## What you need to do
Output the data that follows exactly, line for line.

========

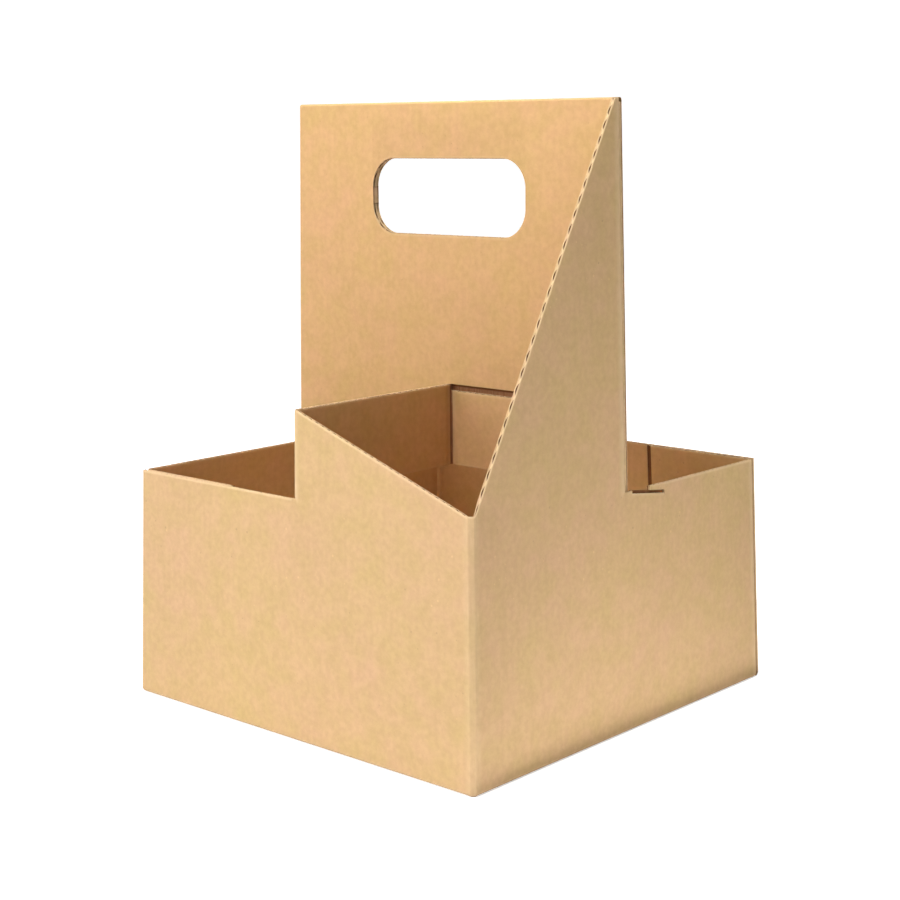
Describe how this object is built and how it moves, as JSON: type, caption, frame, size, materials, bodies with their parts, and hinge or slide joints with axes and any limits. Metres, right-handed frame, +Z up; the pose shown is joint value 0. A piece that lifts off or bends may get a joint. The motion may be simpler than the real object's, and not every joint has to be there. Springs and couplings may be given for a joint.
{
  "type": "cardboard cup carrier",
  "caption": "Kraft fluted-board drink carrier: square open box with crossing straps, slanted gussets and a tall double-layer handle panel with a rounded hand hole.",
  "frame": {"origin": "middle of the base's underside, where the carrier stands", "axes": "+Z up; the handle panel stands in the XZ plane; the front wall, low on its left half, faces -Y; the right wall with the front gusset faces +X"},
  "size_m": [0.1804, 0.1804, 0.235],
  "materials": {
    "kraft_board": "matte natural kraft liner"
  },
  "bodies": {
    "root": {"carrier": "kraft_board"}
  },
  "joints": []
}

========

## Complete answer
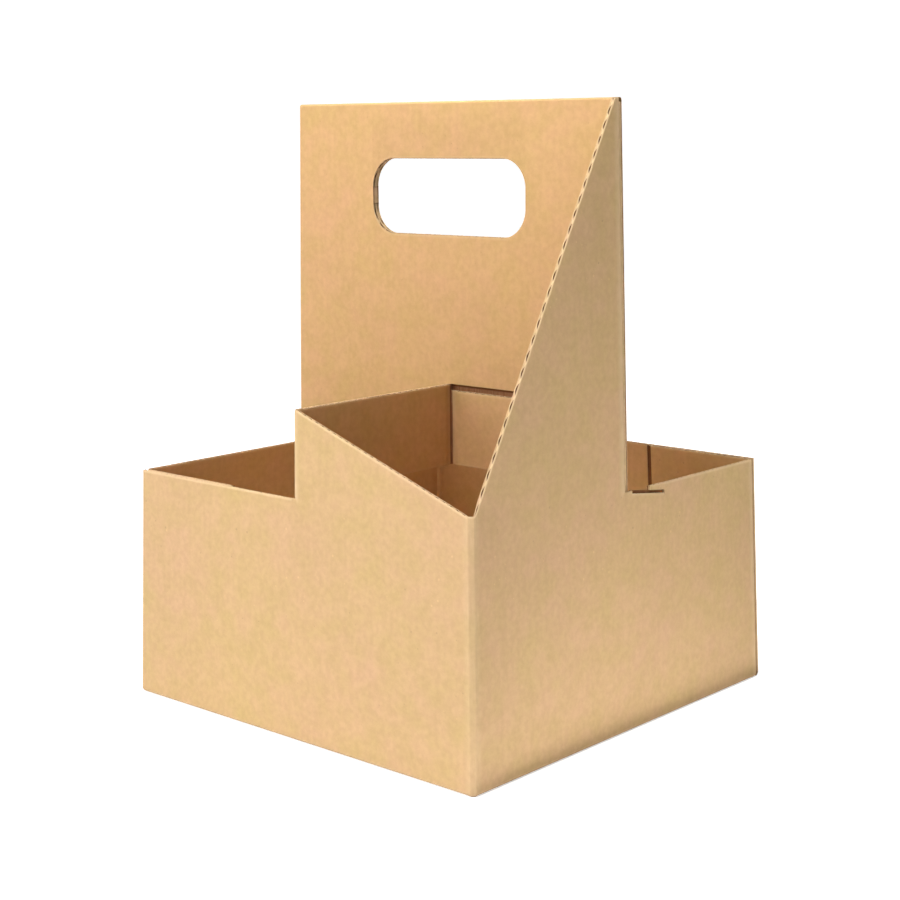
Describe how this object is built and how it moves, as JSON: type, caption, frame, size, materials, bodies with their parts, and hinge or slide joints with axes and any limits. Metres, right-handed frame, +Z up; the pose shown is joint value 0. A piece that lifts off or bends may get a joint. The motion may be simpler than the real object's, and not every joint has to be there. Springs and couplings may be given for a joint.
{
  "type": "cardboard cup carrier",
  "caption": "Kraft fluted-board drink carrier: square open box with crossing straps, slanted gussets and a tall double-layer handle panel with a rounded hand hole.",
  "frame": {"origin": "middle of the base's underside, where the carrier stands", "axes": "+Z up; the handle panel stands in the XZ plane; the front wall, low on its left half, faces -Y; the right wall with the front gusset faces +X"},
  "size_m": [0.1804, 0.1804, 0.235],
  "materials": {
    "kraft_board": "matte natural kraft liner"
  },
  "bodies": {
    "root": {"carrier": "kraft_board"}
  },
  "joints": []
}